Ich kann ihre Akte leider nicht beantragen. Diese Möglichkeit besteht seit 2011 zwar für Angehörige von Vermissten oder bereits Verstorbenen, aber nur, „wenn ein berechtigtes Interesse vorliegt“ und kein gegenteiliger Wille des Betroffenen bekannt ist. Meine Mutter beendet das Gespräch mit den Worten: „Es war keine einfache Zeit. Letztendlich habe ich aber sehr viel Glück gehabt.“ Ihr klares Nein lässt mich schweigen. Stattdessen träume ich wie mein Opa von einer Zukunft, in der der gelebte Sozialismus ohne Überwachung Realität wird.

Stasiakten

Stasi Agent fotografiert sich selbst

Auch eine Observation scheint manchmal langweilig gewesen zu sein.
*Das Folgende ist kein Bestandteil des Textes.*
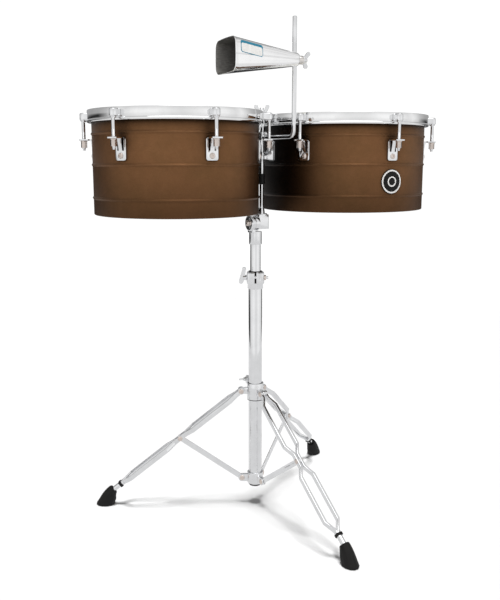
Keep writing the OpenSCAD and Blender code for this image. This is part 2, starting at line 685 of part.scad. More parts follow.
// Two bent bars that meet at the foot, and the round stub beyond them
module leg(k) color(chrome) leg_axis(k) difference() {
    union() {
        both_sides() {
            translate([0, 0, -bar_w / 2]) linear_extrude(height = bar_w) polygon(concat(
                [for (p = bar_line) [p[0], p[1] + bar_t / 2]],
                [for (i = [len(bar_line) - 1:-1:0]) [bar_line[i][0], bar_line[i][1] - bar_t / 2]]));
            translate([0, bar_eye_y, 0]) rotate([-90, 0, 0]) cylinder(r = 7.8, h = bar_t);
        }
        x_cylinder(368, 0, stub_r, 50);
    }
    y_cylinder(0, 0, pin_r + sliding, 30);
    y_cylinder(rivet_at, 0, pin_r + 0.03, 30);
}

module leg_rivet(k) color(steel) leg_axis(k)
    translate([rivet_at, 0, 0]) rivet(length = 15, head_r = 5.8, head_y = 7.3);

module brace(k) color(chrome) leg_side(k)
    translate([brace_pivot_r, 0, brace_pivot_z]) rotate([0, -brace_angle, 0]) difference() {
        union() {
            translate([0, -1.5, -6.2]) cube([brace_l, 3, 12.4]);
            y_cylinder(0, 0, 8.2, 3);
            y_cylinder(brace_l, 0, 7, 3);
        }
        for (x = [0, brace_l]) y_cylinder(x, 0, pin_r + loose, 10);
    }

// Rubber boot on the leg's end, and the band that holds the two bars together
module foot(k) color(black) {
    difference() {
        hull() {
            leg_axis(k) x_cylinder(398, 0, 12, 5, $fn = 32);
            leg_side(k) for (x = [353, 379], y = [-8, 8])
                translate([x, y, 0]) cylinder(r = 9, h = 4, $fn = 32);
        }
        leg_axis(k) x_cylinder(390, 0, stub_hole_r, 28.5);
        // blind socket in the sole
        leg_side(k) translate([366, 0, -1]) cylinder(r = 3, h = 9);
    }
    leg_axis(k) difference() {
        translate([371, -7, -6.8]) cube([7, 14, 13.6]);
        translate([370, -bar_t - 0.1, -bar_w / 2 - 0.05])
            cube([9, 2 * bar_t + 0.2, bar_w + 0.1]);
        x_cylinder(370, 0, stub_hole_r, 9);
    }
}

module leg_1() leg(1);
module leg_2() leg(2);
module leg_3() leg(3);
module leg_rivet_1() leg_rivet(1);
module leg_rivet_2() leg_rivet(2);
module leg_rivet_3() leg_rivet(3);
module brace_1() brace(1);
module brace_2() brace(2);
module brace_3() brace(3);
module foot_1() foot(1);
module foot_2() foot(2);
module foot_3() foot(3);

lower_tube();
tube_plug();
lower_collar();
lower_rivets();
clamp_body();
clamp_bushing();
clamp_nut();
clamp_wing_bolt();
upper_collar();
collar_bushing();
collar_rivets();
collar_wing_bolt();
leg_1();
leg_2();
leg_3();
leg_rivet_1();
leg_rivet_2();
leg_rivet_3();
brace_1();
brace_2();
brace_3();
foot_1();
foot_2();
foot_3();
upper_tube();
tilter_base();
tilter_bolt();
tilter_head();
center_rod();
rod_lock_nut();
rod_bumper();
rod_spacers();
top_wing_nut();
small_shell();
small_head();
small_flesh_hoop();
small_counter_hoop();
small_lug_brackets();
small_lug_screws();
small_tension_hooks();
small_tension_nuts();
small_mount_bracket();
small_mount_bolts();
large_shell();
large_head();
large_flesh_hoop();
large_counter_hoop();
large_lug_brackets();
large_lug_screws();
large_tension_hooks();
large_tension_nuts();
large_mount_bracket();
large_mount_bolts();
shell_badge();
cowbell_arm();
cowbell();
cowbell_eyebolt();
cowbell_sleeve();
cowbell_wing_nut();
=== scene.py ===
"""A pair of drums with a cowbell between them, on a tripod stand.

Metres, +Z up, standing on z = 0. The tripod's tubes stand on the world z axis. The small
drum lies towards -X and the large one towards +X of the centre rod. The badge and the
cowbell are on the -Y side, which is the front. Piece dimensions below are in mm.
"""
import math

import bmesh
import bpy
from mathutils import Matrix, Vector


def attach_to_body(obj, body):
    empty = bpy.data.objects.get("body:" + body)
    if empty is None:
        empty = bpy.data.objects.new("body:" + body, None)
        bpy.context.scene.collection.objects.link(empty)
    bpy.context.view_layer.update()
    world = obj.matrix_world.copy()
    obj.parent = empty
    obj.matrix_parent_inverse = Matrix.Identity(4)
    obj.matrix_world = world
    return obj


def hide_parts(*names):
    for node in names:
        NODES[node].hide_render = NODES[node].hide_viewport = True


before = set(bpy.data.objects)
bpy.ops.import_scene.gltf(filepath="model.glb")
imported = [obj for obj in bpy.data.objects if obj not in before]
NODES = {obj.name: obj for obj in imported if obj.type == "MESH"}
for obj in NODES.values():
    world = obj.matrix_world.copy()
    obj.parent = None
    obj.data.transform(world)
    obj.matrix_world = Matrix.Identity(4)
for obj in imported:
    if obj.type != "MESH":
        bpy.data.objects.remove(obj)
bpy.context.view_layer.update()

scene = bpy.context.scene

MM = 0.001
WELD_GAP = 4e-6             # metres: closer vertices are merged
CREASE = math.radians(32)   # edges turning more than this stay sharp

# Shared places, mm
ROD_X = 16.0                # centre rod
SMALL_SHELL_R = 178.7
LARGE_SHELL_R = 193.5
SMALL_DRUM_X = ROD_X - 32.2 - SMALL_SHELL_R
LARGE_DRUM_X = ROD_X + 28.5 + LARGE_SHELL_R


# ---------------------------------------------------------------- shader helpers

class Nodes:
    """Adds linked shader nodes to one tree. Inputs take a socket or a plain value."""

    def __init__(self, tree):
        self.tree = tree
        tree.nodes.clear()

    def feed(self, socket, value):
        if isinstance(value, bpy.types.NodeSocket):
            self.tree.links.new(value, socket)
            return
        if isinstance(value, tuple) and socket.type == "RGBA":
            value = (*value, 1.0)
        socket.default_value = value

    def add(self, kind, inputs=None, **settings):
        node = self.tree.nodes.new("ShaderNode" + kind)
        for key, value in settings.items():
            setattr(node, key, value)
        for key, value in (inputs or {}).items():
            self.feed(node.inputs[key], value)
        return node

    def remap(self, value, span, to=(0.0, 1.0)):
        """Maps the range span onto the range to, clamped."""
        return self.add("MapRange", {
            "Value": value,
            "From Min": span[0], "From Max": span[1],
            "To Min": to[0], "To Max": to[1],
        }).outputs[0]

    def calc(self, operation, first, second):
        return self.add("Math", {0: first, 1: second}, operation=operation).outputs[0]

    def dot(self, first, second):
        node = self.add("VectorMath", {0: first, 1: second}, operation="DOT_PRODUCT")
        return node.outputs["Value"]

    def mix(self, factor, base, other, mode="MIX"):
        node = self.add("Mix", {0: factor, 6: base, 7: other}, data_type="RGBA", blend_type=mode)
        return node.outputs[2]

    def multiply(self, base, other):
        return self.mix(1.0, base, other, "MULTIPLY")

    def ramp(self, value, stops):
        """Colour ramp of (position, grey or colour) stops, the first at 0 and the last at 1."""
        node = self.add("ValToRGB", {0: value})
        elements = node.color_ramp.elements
        elements[0].position = stops[0][0]
        elements[1].position = stops[-1][0]

        def rgba(shade):
            return (*shade, 1) if isinstance(shade, tuple) else (shade, shade, shade, 1)

        elements[0].color = rgba(stops[0][1])
        elements[1].color = rgba(stops[-1][1])
        for position, shade in stops[1:-1]:
            elements.new(position).color = rgba(shade)
        return node.outputs[0]


class Surface(Nodes):
    """A new material: principled shader, output and object coordinates."""

    def __init__(self, name):
        self.material = bpy.data.materials.new(name)
        self.material.use_nodes = True
        super().__init__(self.material.node_tree)
        self.output = self.add("OutputMaterial")
        self.bsdf = self.add("BsdfPrincipled")
        self.feed(self.output.inputs[0], self.bsdf.outputs[0])
        self.coords = self.mapped((1, 1, 1))

    def mapped(self, scale):
        source = self.add("TexCoord").outputs["Object"]
        return self.add("Mapping", {"Vector": source, "Scale": scale}).outputs[0]

    def noise(self, scale, detail, rough, stretch=None):
        """Noise pattern; a small factor in stretch draws it out along that axis."""
        vector = self.mapped(stretch) if stretch else self.coords
        return self.add("TexNoise", {
            "Vector": vector, "Scale": scale, "Detail": detail, "Roughness": rough,
        }).outputs[0]

    def cells(self, scale):
        return self.add("TexVoronoi", {"Vector": self.coords, "Scale": scale},
                        feature="SMOOTH_F1").outputs[0]

    def spots(self, pattern, base, spot, span=(0.3, 0.7), most=1.0):
        """Goes from base towards spot, by at most `most`, as the pattern rises over span."""
        return self.mix(self.remap(pattern, span, to=(0.0, most)), base, spot)

    def edges(self, radius, span=(0.02, 0.22)):
        """1 on edges and tight corners, 0 on open surface."""
        rounded = self.add("Bevel", {"Radius": radius}, samples=3).outputs[0]
        normal = self.add("NewGeometry").outputs["Normal"]
        turn = self.calc("SUBTRACT", 1.0, self.dot(rounded, normal))
        return self.remap(turn, span)

    def wear(self, edge, color, worn, amount):
        """Mixes the worn colour in along the edges."""
        return self.mix(self.calc("MULTIPLY", edge, amount), color, worn)

    def bump(self, height, strength, distance, normal=None):
        inputs = {"Height": height, "Strength": strength, "Distance": distance}
        if normal is not None:
            inputs["Normal"] = normal
        return self.add("Bump", inputs).outputs[0]

    def finish(self, inputs):
        """Sets the principled shader's inputs and returns the material."""
        for key, value in inputs.items():
            self.feed(self.bsdf.inputs[key], value)
        return self.material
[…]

Dieser Agent hier hatte jedenfalls nichts besseres zu tun, als sich währenddessen selbst zu fotografieren

Denn darum geht es eigentlich für mich als Kind der dritten Generation, das dieses Land namens DDR nur aus Familiengeschichten, Büchern, Filmen und Fernsehdokumentationen kennt: Ich bin ebenso tief enttäuscht wie mein Opa, dass der Sozialismus, den sich die DDR auf die Fahnen schrieb, nur mit einer Bespitzelung seiner eigenen Bürger zu haben war. Für mich stehen diese Akten und ihre Einsicht also nicht nur für eine aktive Geschichtsaufarbeitung gerade in Zeiten, da wieder über mehr Befugnisse für Polizei und Sicherheitsdienste diskutiert wird, sondern vor allem für die Frage: Was kann man daraus für ein zukünftig anderes Gesellschaftsmodell lernen?

Klar wünschte ich deshalb, meine Mutter würde ihre Akte doch noch beantragen. Aber ich verstehe auch, dass manche Wunden nicht mehr aufgerissen werden müssen. Den Herren Richter und Bartholomäus hat die Einsicht zu Aufklärung und auch Befreiung verholfen, denn beide hatten konkrete persönliche Fragen. Ganz anders meine Mutter. Die hat keine Fragen mehr. Sie kann sich offenbar auch so denken, was in den Akten steht. Meinem Opa hingegen ging es nicht so sehr um persönliche Aufklärung, sondern vor allem darum, seinen Staat, die DDR, zu verstehen. Zumindest ein wenig hat er das durch die Einsicht wohl auch erreicht. Deshalb würde er, da bin ich mir ziemlich sicher, seine Akte immer wieder einsehen – trotz alledem.

Titelbild: Nach dem Fall der Mauer versuchten Stasi-Mitarbeiter, im großen Stil Unterlagen zu vernichten. Viele Dokumente sind tatsächlich verloren gegangen, andere wurden aus Bruchstücken rekonstruiert. Auch einige Bilder aus den Archiven zeigen Spuren des Vernichtungsprozesses.